What you have to do
Keep only the lines of the data below that contain "scene", and copy them.

[Start Material]

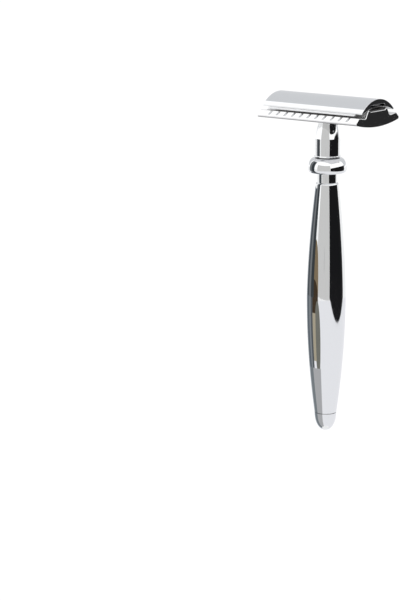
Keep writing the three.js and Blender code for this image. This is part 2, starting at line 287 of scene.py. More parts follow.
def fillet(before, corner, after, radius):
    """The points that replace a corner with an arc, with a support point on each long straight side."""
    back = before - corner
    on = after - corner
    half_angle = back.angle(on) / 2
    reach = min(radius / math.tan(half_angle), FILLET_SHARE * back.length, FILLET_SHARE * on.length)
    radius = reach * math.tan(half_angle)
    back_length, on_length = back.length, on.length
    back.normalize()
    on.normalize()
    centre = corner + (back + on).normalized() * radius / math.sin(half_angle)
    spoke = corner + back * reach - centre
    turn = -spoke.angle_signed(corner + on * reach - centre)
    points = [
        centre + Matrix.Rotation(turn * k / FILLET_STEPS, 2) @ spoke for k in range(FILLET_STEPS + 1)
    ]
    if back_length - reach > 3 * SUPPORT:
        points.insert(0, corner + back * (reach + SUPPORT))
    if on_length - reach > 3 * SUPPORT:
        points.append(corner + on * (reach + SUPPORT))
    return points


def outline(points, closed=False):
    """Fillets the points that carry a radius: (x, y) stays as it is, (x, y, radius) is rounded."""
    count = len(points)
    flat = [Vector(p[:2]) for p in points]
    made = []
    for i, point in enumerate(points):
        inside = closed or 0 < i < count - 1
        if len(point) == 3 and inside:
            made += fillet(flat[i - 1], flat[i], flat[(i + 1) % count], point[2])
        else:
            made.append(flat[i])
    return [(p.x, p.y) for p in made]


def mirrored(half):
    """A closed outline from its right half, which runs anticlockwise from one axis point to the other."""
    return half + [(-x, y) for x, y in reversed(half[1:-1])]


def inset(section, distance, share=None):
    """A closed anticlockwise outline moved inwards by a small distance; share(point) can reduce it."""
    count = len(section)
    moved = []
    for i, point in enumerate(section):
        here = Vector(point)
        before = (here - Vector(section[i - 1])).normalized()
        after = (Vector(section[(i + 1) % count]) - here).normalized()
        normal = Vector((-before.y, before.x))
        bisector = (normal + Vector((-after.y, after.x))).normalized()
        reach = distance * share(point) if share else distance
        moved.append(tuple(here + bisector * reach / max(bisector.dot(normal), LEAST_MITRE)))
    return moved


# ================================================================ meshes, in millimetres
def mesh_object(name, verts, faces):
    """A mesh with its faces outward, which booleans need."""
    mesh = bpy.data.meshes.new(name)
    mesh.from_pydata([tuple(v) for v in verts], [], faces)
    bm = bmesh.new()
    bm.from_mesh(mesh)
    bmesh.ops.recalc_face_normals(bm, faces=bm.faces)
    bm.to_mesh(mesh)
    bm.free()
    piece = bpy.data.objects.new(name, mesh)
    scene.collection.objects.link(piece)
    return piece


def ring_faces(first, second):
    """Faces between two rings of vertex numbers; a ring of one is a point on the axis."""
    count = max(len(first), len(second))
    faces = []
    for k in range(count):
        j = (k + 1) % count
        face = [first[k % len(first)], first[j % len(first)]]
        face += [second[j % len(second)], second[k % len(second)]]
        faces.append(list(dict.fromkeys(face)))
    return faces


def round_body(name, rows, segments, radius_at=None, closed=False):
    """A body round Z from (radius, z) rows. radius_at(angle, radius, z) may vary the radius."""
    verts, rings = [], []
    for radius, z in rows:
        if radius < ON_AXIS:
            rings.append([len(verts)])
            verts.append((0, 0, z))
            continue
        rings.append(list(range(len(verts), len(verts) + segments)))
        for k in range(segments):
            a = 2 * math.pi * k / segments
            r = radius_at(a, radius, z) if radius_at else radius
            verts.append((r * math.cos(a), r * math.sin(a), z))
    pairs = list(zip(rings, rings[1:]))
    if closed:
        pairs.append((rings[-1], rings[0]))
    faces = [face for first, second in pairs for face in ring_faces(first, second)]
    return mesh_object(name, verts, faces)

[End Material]

Reply
Keep writing the three.js and Blender code for this image. This is part 2, starting at line 287 of scene.py. More parts follow.
    scene.collection.objects.link(piece)